CHAPTER XVI: DRAWING
Drawing is basic to painting. Good painting cannot exist without it. I do
not mean that there must be always the outline felt or seen, but that the
understanding of relative position, size, and from bust be felt; that is
drawing. Drawing is not merely form, but implies these other things, and
painting is not legible without them. They go to the completeness of
expression. Movement, and action, as well as composition and all that it
implies or includes depends upon drawing, and they are vital to a
painting.
Importance of Drawing. - Much has been said and written of drawing as being the
most important thing in a picture; so much so, as to excuse all sorts of shortcomings in
other directions. This is a mistake. Drawing is essential because you cannot lay on color
to express anything without the colors taking shape, and this is drawing. But still the
color itself, and other characteristics which are not strictly a part of drawing, are quite as
important to painting, simply because the thing without them could not be a painting at
all: it would be a drawing.
All painters fall into two classes, - those who are most sensitive to the refinements of
form, and those most sensitive to refinements of color and tone. But the great colorists,
the painter par excellence, the workers in pigment before everything else, those who find
their sentiment mainly there, these are the men who have made painting what it is, and
who have brought out its possibilities. And looking at painting from their point of view,
drawing cannot be more important than other qualities.

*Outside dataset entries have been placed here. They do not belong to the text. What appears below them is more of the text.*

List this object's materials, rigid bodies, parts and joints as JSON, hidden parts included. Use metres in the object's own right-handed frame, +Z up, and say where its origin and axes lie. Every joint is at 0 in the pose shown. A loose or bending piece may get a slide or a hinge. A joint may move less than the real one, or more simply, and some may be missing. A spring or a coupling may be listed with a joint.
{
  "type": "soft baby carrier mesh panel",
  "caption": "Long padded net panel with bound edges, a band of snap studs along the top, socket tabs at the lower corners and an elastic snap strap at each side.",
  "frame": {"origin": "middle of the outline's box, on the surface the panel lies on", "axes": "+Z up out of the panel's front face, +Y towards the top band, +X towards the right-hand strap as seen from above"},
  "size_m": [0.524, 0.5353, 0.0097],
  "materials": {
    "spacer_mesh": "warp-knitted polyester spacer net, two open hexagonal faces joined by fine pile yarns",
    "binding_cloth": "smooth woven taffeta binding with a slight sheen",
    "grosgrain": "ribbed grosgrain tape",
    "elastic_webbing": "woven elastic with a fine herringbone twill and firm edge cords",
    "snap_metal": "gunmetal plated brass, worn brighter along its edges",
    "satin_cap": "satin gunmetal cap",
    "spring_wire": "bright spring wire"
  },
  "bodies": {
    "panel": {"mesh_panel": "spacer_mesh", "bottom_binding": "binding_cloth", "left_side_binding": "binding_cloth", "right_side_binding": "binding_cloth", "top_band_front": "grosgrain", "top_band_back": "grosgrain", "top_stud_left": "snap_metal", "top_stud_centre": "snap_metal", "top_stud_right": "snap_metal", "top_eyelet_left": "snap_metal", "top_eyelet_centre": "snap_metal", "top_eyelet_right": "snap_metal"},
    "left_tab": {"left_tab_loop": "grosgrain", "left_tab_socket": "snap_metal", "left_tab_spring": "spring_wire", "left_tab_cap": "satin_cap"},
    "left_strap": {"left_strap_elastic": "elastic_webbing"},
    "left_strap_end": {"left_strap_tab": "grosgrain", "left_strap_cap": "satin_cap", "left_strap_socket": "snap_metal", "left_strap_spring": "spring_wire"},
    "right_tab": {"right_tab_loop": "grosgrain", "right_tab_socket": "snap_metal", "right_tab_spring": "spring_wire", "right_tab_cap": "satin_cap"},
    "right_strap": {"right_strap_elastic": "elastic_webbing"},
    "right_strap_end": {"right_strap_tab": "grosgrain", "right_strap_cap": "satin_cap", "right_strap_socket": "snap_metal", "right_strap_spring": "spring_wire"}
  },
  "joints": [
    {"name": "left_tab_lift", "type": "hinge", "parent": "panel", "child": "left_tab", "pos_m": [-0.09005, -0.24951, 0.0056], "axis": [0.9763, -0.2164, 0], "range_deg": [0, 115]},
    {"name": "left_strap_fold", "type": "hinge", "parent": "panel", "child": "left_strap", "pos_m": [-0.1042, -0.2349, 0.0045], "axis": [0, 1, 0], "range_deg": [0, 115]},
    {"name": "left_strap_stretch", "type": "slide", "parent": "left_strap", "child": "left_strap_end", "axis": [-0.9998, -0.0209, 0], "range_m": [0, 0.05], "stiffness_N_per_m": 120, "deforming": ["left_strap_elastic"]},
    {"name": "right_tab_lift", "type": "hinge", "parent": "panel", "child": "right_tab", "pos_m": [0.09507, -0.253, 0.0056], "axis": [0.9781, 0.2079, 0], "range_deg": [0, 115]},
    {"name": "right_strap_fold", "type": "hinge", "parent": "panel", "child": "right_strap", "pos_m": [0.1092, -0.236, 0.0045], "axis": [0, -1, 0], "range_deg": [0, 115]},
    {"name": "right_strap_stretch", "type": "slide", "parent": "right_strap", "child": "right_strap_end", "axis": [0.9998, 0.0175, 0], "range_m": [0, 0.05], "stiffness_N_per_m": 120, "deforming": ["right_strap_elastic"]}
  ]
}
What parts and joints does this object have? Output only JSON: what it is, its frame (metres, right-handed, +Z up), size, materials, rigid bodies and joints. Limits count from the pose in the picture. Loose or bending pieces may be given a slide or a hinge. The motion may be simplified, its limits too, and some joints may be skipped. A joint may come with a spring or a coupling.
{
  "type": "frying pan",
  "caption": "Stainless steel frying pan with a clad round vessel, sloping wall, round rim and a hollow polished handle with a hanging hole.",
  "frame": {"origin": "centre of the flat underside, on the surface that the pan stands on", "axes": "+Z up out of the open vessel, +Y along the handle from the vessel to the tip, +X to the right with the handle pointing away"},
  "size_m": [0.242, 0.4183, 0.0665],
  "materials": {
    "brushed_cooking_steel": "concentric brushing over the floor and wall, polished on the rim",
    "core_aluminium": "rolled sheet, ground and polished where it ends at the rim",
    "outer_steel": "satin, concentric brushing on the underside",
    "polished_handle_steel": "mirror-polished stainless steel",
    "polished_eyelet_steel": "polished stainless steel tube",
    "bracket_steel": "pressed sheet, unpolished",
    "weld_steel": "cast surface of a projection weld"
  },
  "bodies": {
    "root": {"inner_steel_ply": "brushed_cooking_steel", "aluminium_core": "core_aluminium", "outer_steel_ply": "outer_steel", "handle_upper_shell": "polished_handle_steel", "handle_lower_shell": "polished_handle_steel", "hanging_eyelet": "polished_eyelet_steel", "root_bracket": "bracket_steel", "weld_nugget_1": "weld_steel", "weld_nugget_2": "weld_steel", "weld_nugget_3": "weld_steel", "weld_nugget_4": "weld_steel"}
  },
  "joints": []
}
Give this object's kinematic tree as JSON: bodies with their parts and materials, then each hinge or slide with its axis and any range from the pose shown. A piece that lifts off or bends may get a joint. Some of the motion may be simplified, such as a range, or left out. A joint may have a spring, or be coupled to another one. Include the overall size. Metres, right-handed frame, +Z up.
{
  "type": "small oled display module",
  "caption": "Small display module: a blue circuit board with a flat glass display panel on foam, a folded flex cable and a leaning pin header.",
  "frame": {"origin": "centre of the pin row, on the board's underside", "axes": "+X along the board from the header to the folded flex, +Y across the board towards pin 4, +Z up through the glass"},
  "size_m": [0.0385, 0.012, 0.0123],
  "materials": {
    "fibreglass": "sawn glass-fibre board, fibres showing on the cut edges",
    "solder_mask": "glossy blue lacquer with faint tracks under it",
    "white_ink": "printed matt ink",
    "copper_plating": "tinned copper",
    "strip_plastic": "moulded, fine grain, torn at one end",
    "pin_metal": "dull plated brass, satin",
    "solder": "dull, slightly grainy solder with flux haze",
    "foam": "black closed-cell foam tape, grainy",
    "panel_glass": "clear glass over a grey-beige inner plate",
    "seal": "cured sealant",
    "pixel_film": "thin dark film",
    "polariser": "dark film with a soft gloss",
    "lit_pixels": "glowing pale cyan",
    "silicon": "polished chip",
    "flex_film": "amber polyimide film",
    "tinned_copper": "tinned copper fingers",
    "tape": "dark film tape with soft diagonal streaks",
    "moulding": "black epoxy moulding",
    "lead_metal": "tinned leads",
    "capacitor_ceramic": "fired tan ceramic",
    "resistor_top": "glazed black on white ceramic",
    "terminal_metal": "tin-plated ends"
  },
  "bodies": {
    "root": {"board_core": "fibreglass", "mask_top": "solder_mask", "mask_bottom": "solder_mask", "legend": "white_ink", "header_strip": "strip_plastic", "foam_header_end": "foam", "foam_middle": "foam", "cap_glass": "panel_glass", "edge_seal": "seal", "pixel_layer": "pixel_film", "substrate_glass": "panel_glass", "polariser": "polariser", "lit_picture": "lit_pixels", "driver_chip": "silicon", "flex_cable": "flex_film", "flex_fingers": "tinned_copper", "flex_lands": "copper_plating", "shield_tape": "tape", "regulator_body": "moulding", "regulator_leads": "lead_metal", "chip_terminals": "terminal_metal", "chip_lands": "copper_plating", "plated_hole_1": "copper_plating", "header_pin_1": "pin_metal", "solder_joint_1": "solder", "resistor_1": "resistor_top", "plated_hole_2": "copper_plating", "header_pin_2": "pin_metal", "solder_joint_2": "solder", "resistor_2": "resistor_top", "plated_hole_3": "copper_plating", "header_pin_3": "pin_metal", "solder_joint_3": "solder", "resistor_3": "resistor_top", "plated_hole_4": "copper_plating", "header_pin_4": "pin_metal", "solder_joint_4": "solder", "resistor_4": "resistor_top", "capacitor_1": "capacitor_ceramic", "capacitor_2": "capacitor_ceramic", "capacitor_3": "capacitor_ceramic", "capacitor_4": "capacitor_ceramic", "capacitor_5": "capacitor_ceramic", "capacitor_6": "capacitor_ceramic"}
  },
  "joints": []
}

Neglect of Drawing. - Great artists have sometimes not been perfect draughtsmen.
They have been careless of exactness of form. But they have always been strong in the
great essentials of drawing, and they have made up for such deficiencies as they showed,
by their greatness in other directions. Delacroix, for instance, sometimes let his
temperament run him into carelessness of form in his hurry to express his
temperamental richness of color. These things are superficial to the greater ends he had
in view, but we have to distinctly forgive it in accepting the picture. And a great colorist
may be so forgiven; he makes up for his fault by other things. But there is no forgiveness
for the student or the painter who is simply a poor draughtsman.
The effect of neglect of drawing is to make a weak picture. A painter, who was also an
exceptionally fine draughtsman, once spoke of work weak in drawing as resembling
“bone turkey.” Lack of firmness, indecision, characterize the painter who cannot draw.
Those firm, simple, but effective touches which are evident somewhere in the work of all
good painters, are impossible without draughtsmanship. They mean precision. Precision
means position. Position means drawing.